La frecuencia con que se presentan hechos que confirman el fin de la democracia como fue concebida tras las dictaduras militares en nuestra América se está haciendo en extremo peligrosa. Más aún en un entorno sobre el que es necesario volver a insistir: lo antidemocrático del neoliberalismo.
Los hechos son siempre los que mandan y estas semanas no dejan posibilidad de duda alguna. Veámoslo por partes: En Argentina, la recién designada ministra de Seguridad (la misma que antes fue acusada por Milei de poner bombas en un jardín de infantes) acaba de hacer público un “protocolo de seguridad” que ha puesto en alerta a los organismos internacionales de Derechos Humanos y, por supuesto, a los argentinos pues significa la criminalización de la protesta social con tecnologías represivas modernas como el reconocimiento facial y la prohibición de ayudas y subsidios públicos a quienes protesten. Vuelvo a poner sobre la mesa una pregunta que comprueba el clima y la ideología que escapa de los noticieros: ¿Se imaginan si ese protocolo lo hubiera anunciado un ministro del gobierno venezolano? No nos pongamos en el caso de que lo hubiera hecho un ministro cubano.
Al lado, justo al lado, en el sur de Benedetti “donde los presidentes andaban sin capanga”, entre la Suiza y los ingleses de América donde aprendimos el despectivo calificativo de “repúblicas bananeras”, Chile se sigue debatiendo en un círculo cerrado y sellado por el hambre de administrar y por la ausencia de política. Hablamos por supuesto de una política entendida como la herramienta única para hacer un mundo mejor. Esa ausencia solo da ventajas a quienes la usan para mantenerlo peor. ¿Cree usted que exagero? Para nada: la ex presidenta Bachelet luego de votar el domingo en el plebiscito justificó ante los periodistas su voto diciendo “Prefiero algo malo que algo pésimo”.
Sin duda lo dicho por Michelle Bachelet nos obliga a poner en primer plano (puesto que a la ex presidenta le creo) las alternativas a las que estábamos obigados y desde allí hay que empezar a abandonar el catastrofismo alimentado por la carencia de un pensamiento y una acción política de izquierda. Una parte de este catastrofismo ha sido alimentado por lo que Estafononi denomina el “progresismo descafeinado”. Ese liberal reformismo que no encuentra salida porque sus protagonistas no ven más allá de lo que Mariana Garcés llama “parálisis de la imaginación” en la que todo presente sea experimentado como un orden precario y toda idea de futuro se conjugue en pasado. ¿O no es eso lo que observamos cuando nos quieren hacer creer que el futuro es una amenaza?

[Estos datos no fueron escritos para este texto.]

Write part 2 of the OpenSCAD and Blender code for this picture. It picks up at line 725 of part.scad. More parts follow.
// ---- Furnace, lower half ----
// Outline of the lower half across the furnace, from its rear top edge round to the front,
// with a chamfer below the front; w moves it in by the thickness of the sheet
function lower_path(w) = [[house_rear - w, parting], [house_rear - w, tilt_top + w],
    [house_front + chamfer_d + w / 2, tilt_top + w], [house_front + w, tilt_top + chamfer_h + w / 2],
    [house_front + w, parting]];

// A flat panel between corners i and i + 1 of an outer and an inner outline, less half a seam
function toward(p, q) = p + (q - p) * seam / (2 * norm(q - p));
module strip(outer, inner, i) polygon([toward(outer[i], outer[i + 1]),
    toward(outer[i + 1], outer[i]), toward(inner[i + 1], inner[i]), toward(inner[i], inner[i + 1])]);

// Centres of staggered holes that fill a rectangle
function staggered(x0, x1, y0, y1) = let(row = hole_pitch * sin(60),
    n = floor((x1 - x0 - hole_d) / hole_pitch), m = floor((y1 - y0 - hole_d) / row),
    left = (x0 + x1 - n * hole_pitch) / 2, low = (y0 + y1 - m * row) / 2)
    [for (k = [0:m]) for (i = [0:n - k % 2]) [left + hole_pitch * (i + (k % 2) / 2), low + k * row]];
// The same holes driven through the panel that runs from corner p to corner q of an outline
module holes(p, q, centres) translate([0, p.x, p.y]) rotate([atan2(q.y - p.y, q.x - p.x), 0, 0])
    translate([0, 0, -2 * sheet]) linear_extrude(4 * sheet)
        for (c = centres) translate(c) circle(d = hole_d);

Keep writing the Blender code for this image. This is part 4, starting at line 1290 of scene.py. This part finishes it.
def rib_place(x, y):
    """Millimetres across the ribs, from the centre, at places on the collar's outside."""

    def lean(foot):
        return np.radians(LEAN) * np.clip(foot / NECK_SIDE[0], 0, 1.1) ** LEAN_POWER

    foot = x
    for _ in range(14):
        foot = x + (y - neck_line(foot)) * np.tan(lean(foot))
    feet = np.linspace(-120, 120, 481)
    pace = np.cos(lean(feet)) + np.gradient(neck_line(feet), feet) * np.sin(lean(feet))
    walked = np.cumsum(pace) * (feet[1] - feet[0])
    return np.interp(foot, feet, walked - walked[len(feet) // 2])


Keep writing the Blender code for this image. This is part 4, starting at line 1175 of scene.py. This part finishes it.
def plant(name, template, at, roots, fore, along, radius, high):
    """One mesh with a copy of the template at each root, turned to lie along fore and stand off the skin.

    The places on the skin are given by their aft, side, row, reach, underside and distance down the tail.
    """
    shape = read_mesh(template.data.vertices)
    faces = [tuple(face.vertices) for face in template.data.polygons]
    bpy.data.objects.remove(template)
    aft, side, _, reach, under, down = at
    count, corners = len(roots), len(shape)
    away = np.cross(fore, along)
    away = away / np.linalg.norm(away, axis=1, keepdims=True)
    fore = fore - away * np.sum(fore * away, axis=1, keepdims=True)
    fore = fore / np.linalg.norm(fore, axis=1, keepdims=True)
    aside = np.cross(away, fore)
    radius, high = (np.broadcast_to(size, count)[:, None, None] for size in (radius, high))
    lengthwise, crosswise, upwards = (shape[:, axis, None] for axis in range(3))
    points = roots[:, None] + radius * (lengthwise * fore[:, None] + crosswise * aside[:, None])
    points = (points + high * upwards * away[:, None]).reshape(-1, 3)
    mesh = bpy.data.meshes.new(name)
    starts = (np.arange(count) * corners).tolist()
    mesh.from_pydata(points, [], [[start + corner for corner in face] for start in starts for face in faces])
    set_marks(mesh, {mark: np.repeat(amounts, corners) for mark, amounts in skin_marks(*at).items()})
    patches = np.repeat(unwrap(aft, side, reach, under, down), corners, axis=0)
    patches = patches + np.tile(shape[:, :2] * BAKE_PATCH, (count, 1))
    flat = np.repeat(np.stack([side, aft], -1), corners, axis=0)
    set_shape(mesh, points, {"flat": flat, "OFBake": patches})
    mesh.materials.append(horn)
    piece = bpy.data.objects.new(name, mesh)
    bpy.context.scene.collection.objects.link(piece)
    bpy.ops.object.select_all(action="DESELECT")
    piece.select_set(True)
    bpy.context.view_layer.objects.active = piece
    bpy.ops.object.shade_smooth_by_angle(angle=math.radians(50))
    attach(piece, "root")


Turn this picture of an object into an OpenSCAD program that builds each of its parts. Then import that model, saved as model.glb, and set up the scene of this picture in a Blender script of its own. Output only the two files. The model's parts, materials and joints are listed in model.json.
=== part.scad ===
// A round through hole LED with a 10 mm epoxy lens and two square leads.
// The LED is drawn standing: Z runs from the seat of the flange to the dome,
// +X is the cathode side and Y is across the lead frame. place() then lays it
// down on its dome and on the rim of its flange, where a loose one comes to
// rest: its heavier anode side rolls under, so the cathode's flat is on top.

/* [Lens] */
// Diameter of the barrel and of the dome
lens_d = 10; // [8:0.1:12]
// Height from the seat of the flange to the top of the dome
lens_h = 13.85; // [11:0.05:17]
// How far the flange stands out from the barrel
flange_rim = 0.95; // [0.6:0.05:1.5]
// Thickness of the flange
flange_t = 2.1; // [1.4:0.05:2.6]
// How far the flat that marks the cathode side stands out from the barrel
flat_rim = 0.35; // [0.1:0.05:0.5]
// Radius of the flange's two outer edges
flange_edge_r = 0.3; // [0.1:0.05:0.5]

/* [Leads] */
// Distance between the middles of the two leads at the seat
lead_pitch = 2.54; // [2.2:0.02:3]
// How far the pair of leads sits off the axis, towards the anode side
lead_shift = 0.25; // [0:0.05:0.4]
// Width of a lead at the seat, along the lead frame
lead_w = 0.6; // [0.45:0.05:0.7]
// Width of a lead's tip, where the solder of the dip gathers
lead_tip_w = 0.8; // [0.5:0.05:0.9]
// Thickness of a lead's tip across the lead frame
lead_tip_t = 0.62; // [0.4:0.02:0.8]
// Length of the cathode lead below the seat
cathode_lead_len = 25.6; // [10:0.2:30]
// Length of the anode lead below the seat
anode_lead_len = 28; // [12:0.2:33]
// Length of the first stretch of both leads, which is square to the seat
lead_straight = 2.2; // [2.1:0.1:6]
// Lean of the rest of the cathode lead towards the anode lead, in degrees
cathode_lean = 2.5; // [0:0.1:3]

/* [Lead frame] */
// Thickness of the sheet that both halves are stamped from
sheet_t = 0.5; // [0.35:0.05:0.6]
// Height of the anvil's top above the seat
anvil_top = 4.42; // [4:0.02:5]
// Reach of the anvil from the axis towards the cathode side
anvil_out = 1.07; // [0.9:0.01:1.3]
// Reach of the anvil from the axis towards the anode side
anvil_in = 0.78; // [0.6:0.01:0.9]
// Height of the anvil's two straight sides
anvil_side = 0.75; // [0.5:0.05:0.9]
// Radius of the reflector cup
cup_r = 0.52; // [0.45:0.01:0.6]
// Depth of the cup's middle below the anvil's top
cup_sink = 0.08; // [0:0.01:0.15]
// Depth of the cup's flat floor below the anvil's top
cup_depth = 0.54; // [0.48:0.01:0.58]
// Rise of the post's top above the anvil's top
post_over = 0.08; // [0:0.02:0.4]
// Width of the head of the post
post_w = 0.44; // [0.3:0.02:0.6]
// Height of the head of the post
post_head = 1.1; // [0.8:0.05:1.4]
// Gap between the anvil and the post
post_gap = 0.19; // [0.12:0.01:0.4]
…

Siguiendo con Chile, en donde luego de tener una Convención Constitucional única en el mundo decían, se terminó en la peor tabla de salvación: la Constitución de Pinochet. La misma constitución que la élite política ofreció cambiar cuando las calles estaban llenas de gente durante el “estallido social” de 2019. Pero claro, nunca mejor dicho, se trató de un “estallido social” al que la élite política le tuvo miedo y que a la izquierda le causó el temor que provoca lo que no se comprende, lo que sorprende, “lo que no se ve venir”. No pudieron impedir un resultado en el que “la centroizquierda y la centroderecha terminaron construyendo consensos que ahogan un verdadero debate sobre las alternativas en juego” (Mouffe).
La experiencia de la Convención Constituyente chilena debe ser observada con atención cuando se piense en modelos politicos futuros, fue paritaria de entrada y de salida, con representación de pueblos originarios, con independientes y con capaciadad de autoregularse, fue resultado además de un rechazo, que se sigue repitiendo, a las élites y también a quienes las critican esperando el momento de ser parte de ellas.